GIVEN DATA:
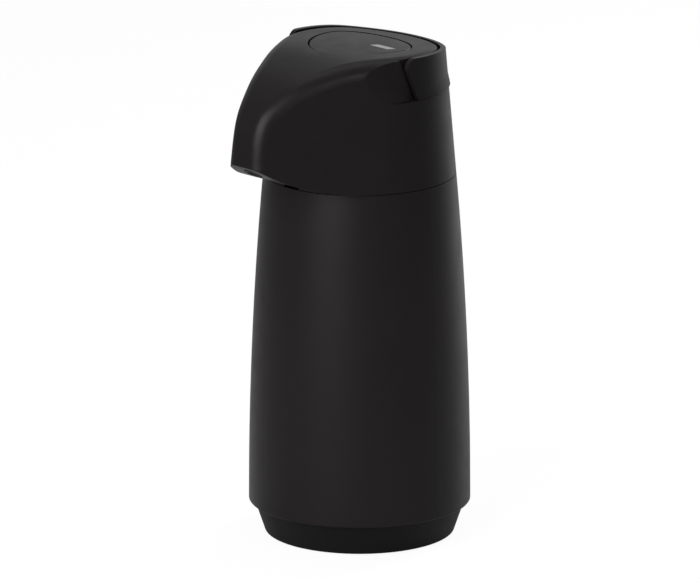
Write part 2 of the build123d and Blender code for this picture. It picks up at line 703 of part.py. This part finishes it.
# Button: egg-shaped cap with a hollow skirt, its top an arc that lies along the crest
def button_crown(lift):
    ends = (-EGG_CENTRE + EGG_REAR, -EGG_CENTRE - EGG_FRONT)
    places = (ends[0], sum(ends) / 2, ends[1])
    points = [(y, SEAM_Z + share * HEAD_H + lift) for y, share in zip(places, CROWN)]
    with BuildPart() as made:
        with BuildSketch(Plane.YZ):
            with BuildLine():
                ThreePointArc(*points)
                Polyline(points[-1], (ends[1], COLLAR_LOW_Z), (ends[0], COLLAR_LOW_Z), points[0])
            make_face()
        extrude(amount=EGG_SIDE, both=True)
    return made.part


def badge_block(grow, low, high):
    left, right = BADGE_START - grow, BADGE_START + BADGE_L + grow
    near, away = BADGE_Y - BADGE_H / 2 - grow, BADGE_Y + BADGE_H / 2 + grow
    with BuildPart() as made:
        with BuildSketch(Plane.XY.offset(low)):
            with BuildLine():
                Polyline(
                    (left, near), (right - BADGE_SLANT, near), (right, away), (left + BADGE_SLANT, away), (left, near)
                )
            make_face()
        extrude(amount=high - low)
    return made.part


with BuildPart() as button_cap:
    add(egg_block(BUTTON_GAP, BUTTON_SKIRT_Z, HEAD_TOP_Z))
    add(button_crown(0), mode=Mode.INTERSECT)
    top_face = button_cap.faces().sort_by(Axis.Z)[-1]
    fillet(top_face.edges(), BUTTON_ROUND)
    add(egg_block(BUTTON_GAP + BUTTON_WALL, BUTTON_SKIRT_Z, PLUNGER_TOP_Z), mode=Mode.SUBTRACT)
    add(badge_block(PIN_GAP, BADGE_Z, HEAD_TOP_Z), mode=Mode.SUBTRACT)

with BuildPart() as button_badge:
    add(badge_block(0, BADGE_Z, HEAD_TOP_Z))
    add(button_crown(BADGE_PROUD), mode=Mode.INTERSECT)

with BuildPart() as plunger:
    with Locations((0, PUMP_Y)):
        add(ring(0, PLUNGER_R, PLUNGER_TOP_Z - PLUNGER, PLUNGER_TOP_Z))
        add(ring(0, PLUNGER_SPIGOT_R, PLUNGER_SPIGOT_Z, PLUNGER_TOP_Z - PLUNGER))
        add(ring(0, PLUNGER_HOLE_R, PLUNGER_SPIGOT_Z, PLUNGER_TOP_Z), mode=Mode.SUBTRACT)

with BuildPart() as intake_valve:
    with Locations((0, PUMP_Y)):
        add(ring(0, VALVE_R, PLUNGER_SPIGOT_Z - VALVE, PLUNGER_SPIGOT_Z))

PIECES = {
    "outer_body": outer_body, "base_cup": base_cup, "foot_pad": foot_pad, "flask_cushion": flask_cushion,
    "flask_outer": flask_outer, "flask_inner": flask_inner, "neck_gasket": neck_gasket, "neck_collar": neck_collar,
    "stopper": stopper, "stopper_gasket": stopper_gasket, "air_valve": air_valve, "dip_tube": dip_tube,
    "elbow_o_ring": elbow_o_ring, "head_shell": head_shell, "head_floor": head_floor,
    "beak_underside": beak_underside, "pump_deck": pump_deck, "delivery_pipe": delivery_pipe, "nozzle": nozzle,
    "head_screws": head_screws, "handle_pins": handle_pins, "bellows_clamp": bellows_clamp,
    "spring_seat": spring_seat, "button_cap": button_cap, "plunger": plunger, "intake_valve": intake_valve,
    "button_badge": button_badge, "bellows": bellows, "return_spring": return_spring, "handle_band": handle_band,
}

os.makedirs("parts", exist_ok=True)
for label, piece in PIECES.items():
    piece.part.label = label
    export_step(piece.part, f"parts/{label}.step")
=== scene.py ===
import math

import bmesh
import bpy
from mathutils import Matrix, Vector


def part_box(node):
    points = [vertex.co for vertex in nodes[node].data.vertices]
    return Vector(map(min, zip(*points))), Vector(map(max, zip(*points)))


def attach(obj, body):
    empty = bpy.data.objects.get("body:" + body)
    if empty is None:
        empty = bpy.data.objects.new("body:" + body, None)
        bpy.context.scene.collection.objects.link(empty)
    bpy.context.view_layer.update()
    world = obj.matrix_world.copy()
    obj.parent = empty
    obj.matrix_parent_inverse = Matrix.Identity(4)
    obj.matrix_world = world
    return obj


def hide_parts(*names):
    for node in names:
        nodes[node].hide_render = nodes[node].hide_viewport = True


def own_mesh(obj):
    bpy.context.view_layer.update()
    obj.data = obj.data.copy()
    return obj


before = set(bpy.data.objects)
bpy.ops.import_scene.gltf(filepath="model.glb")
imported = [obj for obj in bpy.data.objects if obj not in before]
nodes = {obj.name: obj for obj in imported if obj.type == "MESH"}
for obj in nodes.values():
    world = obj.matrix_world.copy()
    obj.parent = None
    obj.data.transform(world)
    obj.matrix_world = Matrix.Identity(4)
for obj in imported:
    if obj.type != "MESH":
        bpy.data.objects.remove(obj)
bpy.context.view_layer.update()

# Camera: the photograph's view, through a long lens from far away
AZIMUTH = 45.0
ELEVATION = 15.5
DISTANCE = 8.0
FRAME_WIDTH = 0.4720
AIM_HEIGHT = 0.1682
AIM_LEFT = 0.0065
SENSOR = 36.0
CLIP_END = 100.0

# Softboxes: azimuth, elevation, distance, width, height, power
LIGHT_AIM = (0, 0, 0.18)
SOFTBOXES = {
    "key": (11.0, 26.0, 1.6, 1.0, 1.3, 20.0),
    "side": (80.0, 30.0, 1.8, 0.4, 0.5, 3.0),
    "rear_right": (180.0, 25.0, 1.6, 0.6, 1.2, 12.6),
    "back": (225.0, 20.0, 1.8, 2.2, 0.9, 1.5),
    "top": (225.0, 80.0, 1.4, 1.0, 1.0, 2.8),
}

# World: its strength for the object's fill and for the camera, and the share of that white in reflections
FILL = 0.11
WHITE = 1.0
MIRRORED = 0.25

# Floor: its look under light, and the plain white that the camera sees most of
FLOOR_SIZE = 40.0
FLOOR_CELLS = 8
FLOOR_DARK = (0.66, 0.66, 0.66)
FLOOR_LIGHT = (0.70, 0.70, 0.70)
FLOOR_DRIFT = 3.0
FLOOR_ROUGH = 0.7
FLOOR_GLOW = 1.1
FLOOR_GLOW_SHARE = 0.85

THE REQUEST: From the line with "for label, piece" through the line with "bpy.data.objects.remove(obj)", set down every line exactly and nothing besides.

REPLY TO THE TASK:
for label, piece in PIECES.items():
    piece.part.label = label
    export_step(piece.part, f"parts/{label}.step")
=== scene.py ===
import math

import bmesh
import bpy
from mathutils import Matrix, Vector


def part_box(node):
    points = [vertex.co for vertex in nodes[node].data.vertices]
    return Vector(map(min, zip(*points))), Vector(map(max, zip(*points)))


def attach(obj, body):
    empty = bpy.data.objects.get("body:" + body)
    if empty is None:
        empty = bpy.data.objects.new("body:" + body, None)
        bpy.context.scene.collection.objects.link(empty)
    bpy.context.view_layer.update()
    world = obj.matrix_world.copy()
    obj.parent = empty
    obj.matrix_parent_inverse = Matrix.Identity(4)
    obj.matrix_world = world
    return obj


def hide_parts(*names):
    for node in names:
        nodes[node].hide_render = nodes[node].hide_viewport = True


def own_mesh(obj):
    bpy.context.view_layer.update()
    obj.data = obj.data.copy()
    return obj


before = set(bpy.data.objects)
bpy.ops.import_scene.gltf(filepath="model.glb")
imported = [obj for obj in bpy.data.objects if obj not in before]
nodes = {obj.name: obj for obj in imported if obj.type == "MESH"}
for obj in nodes.values():
    world = obj.matrix_world.copy()
    obj.parent = None
    obj.data.transform(world)
    obj.matrix_world = Matrix.Identity(4)
for obj in imported:
    if obj.type != "MESH":
        bpy.data.objects.remove(obj)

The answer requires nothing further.